SciPy

SciPy Roadmap

This roadmap page contains only the most important ideas and needs for SciPy going forward. For a more detailed roadmap, including per-submodule status, many more ideas, API stability and more, see Detailed SciPy Roadmap.

Evolve BLAS and LAPACK support

The Python and Cython interfaces to BLAS and LAPACK in scipy.linalg are one of the most important things that SciPy provides. In general scipy.linalg is in good shape, however we can make a number of improvements:

1. Library support. Our released wheels now ship with OpenBLAS, which is currently the only feasible performant option (ATLAS is too slow, MKL cannot be the default due to licensing issues, Accelerate support is dropped because Apple doesn’t update Accelerate anymore). OpenBLAS isn’t very stable though, sometimes its releases break things and it has issues with threading (currently the only issue for using SciPy with PyPy3). We need at the very least better support for debugging OpenBLAS issues, and better documentation on how to build SciPy with it. An option is to use BLIS for a BLAS interface (see numpy gh-7372).

2. Support for newer LAPACK features. In SciPy 1.2.0 we increased the minimum supported version of LAPACK to 3.4.0. Now that we dropped Python 2.7, we can increase that version further (MKL + Python 2.7 was the blocker for >3.4.0 previously) and start adding support for new features in LAPACK.

Implement sparse arrays in addition to sparse matrices

The sparse matrix formats are mostly feature-complete, however the main issue is that they act like numpy.matrix (which will be deprecated in NumPy at some point). What we want is sparse arrays that act like numpy.ndarray. This is being worked on in https://github.com/pydata/sparse, which is quite far along. The tentative plan is:

  • Start depending on pydata/sparse once it’s feature-complete enough (it still needs a CSC/CSR equivalent) and okay performance-wise.

  • Add support for pydata/sparse to scipy.sparse.linalg (and perhaps to scipy.sparse.csgraph after that).

  • Indicate in the documentation that for new code users should prefer pydata/sparse over sparse matrices.

  • When NumPy deprecates numpy.matrix, vendor that or maintain it as a stand-alone package.

Fourier transform enhancements

We want to integrate PocketFFT into scipy.fftpack for significant performance improvements (see this NumPy PR for details), add a backend system to support PyFFTW and mkl-fft, and align the function signatures of numpy.fft and scipy.fftpack.

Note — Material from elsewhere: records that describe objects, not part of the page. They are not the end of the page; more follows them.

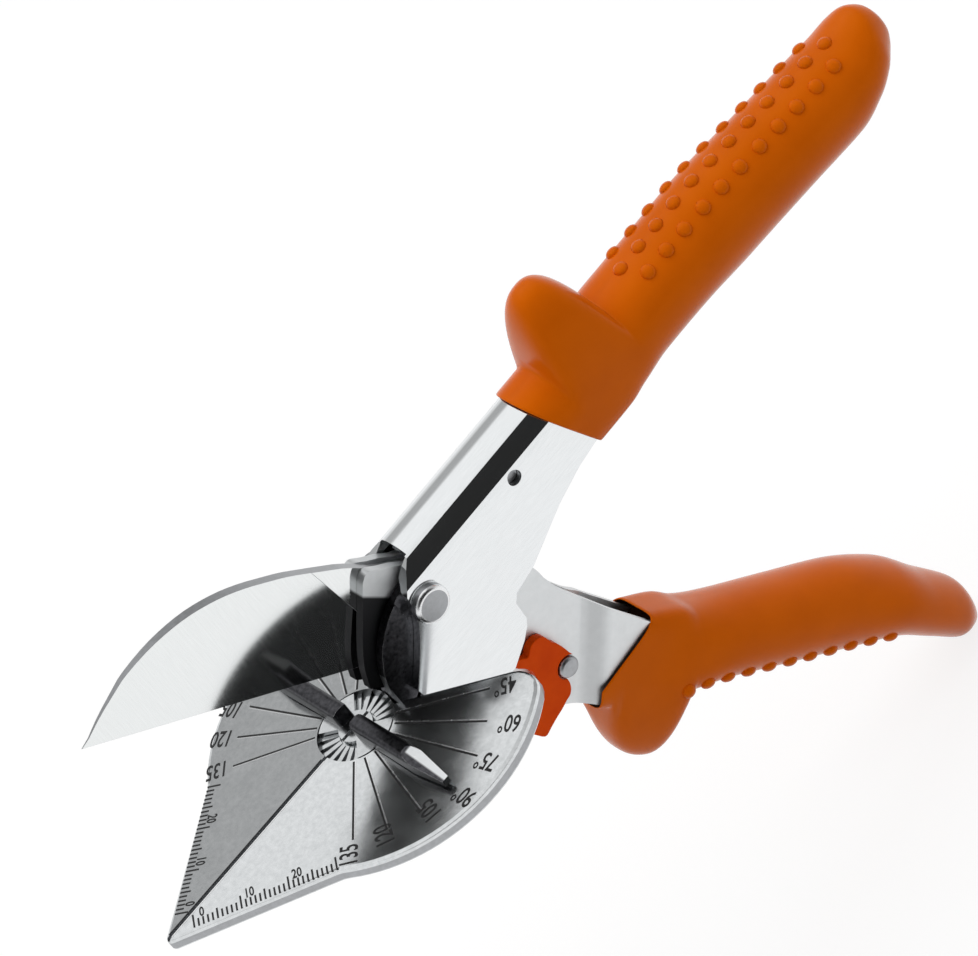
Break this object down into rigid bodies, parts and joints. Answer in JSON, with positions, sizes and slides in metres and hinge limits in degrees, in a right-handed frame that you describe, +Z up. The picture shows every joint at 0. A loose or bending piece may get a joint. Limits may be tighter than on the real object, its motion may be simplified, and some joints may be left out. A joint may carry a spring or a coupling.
{
  "type": "mitre shears",
  "caption": "Hand shears that cut trim at set angles: a curved blade closes on a small angle table with a turning fence.",
  "frame": {"origin": "centre of the angle scale, on the flat top of the fence's hub", "axes": "+X to the tip of the table, +Z up off the table, +Y to the side with the bolt's head and the latch"},
  "size_m": [0.223, 0.0718, 0.1637],
  "materials": {
    "cast_steel": "satin plated casting",
    "bright_steel": "bright nickel plate",
    "blade_steel": "polished",
    "dark_steel": "plain plated",
    "spring_steel": "oiled",
    "grip_plastic": "orange, soft sheen",
    "latch_plastic": "deep orange, soft sheen"
  },
  "bodies": {
    "upper": {"anvil": "cast_steel", "upper_handle": "bright_steel", "upper_grip": "grip_plastic", "pivot_bolt": "dark_steel", "pivot_bush": "dark_steel", "pivot_washer": "dark_steel", "pivot_nut": "dark_steel", "spring_pin": "dark_steel", "return_spring": "spring_steel"},
    "lower": {"lower_handle": "bright_steel", "lower_grip": "grip_plastic", "blade": "blade_steel", "blade_rivet_front": "dark_steel", "blade_rivet_rear": "dark_steel", "latch_stud": "dark_steel"},
    "fence": {"fence": "cast_steel", "fence_spring": "spring_steel", "fence_washer": "dark_steel", "fence_screw": "dark_steel"},
    "latch": {"latch": "latch_plastic"}
  },
  "joints": [
    {"name": "handle_pivot", "type": "hinge", "parent": "upper", "child": "lower", "pos_m": [-0.0244, 0, 0.0143], "axis": [0, 1, 0], "range_deg": [0, 38.15], "stiffness_Nm_per_rad": 0.4, "springref_deg": -40.11, "deforming": ["return_spring"]},
    {"name": "fence_turn", "type": "hinge", "parent": "upper", "child": "fence", "pos_m": [0, 0, 0], "axis": [0, 0, 1], "range_deg": [-45, 45]},
    {"name": "latch_turn", "type": "hinge", "parent": "lower", "child": "latch", "pos_m": [-0.03833, 0.00435, -0.02754], "axis": [0, 1, 0], "range_deg": [-50, 0]}
  ]
}
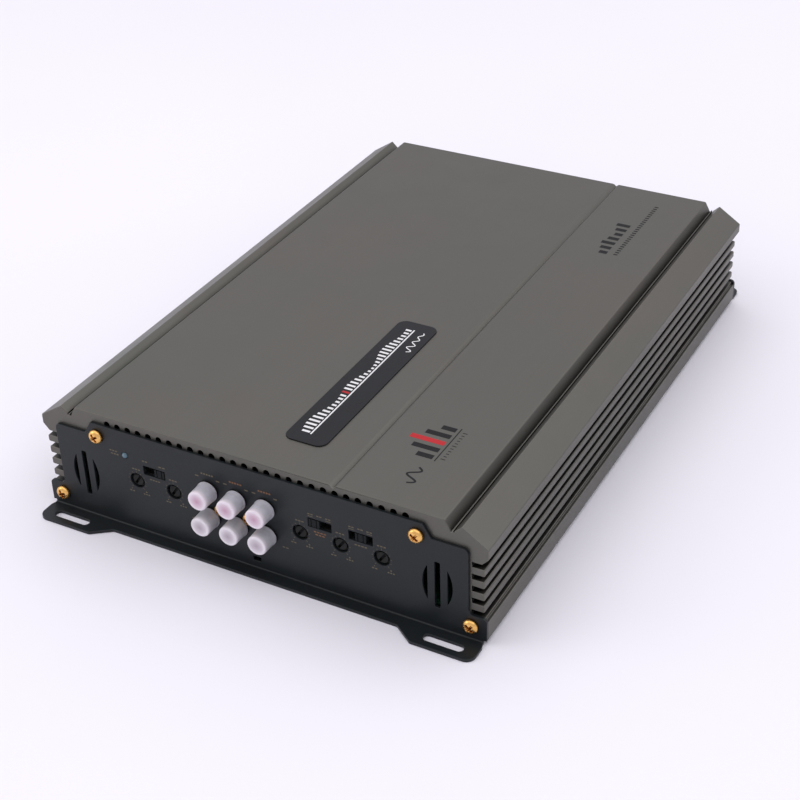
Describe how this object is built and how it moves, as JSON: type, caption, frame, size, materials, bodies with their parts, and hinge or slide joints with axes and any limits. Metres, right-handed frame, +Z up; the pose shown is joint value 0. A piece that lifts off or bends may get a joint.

Support for distributed arrays and GPU arrays

NumPy is splitting its API from its execution engine with __array_function__ and __array_ufunc__. This will enable parts of SciPy to accept distributed arrays (e.g. dask.array.Array) and GPU arrays (e.g. cupy.ndarray) that implement the ndarray interface. At the moment it is not yet clear which algorithms will work out of the box, and if there are significant performance gains when they do. We want to create a map of which parts of the SciPy API work, and improve support over time.

In addition to making use of NumPy protocols like __array_function__, we can make use of these protocols in SciPy as well. That will make it possible to (re)implement SciPy functions like, e.g., those in scipy.signal for Dask or GPU arrays (see NEP 18 - use outside of NumPy).

Improve source builds on Windows

SciPy critically relies on Fortran code. This is still problematic on Windows. There are currently only two options: using Intel Fortran, or using MSVC + gfortran. The former is expensive, while the latter works (it’s what we use for releases) but is quite hard to do correctly. For allowing contributors and end users to reliably build SciPy on Windows, using the Flang compiler looks like the best way forward long-term. Until Flang support materializes, we need to streamline and better document the MSVC + gfortran build.

Improve benchmark system for optimize

scipy.optimize has an extensive set of benchmarks for accuracy and speed of the global optimizers. That has allowed adding new optimizers (shgo and dual_annealing) with significantly better performance than the existing ones. The optimize benchmark system itself is slow and hard to use however; we need to make it faster and make it easier to compare performance of optimizers via plotting performance profiles.

Linear programming enhancements

Recently all known issues with optimize.linprog have been solved. Now we have many ideas for additional functionality (e.g. integer constraints, sparse matrix support, performance improvements), see gh-9269.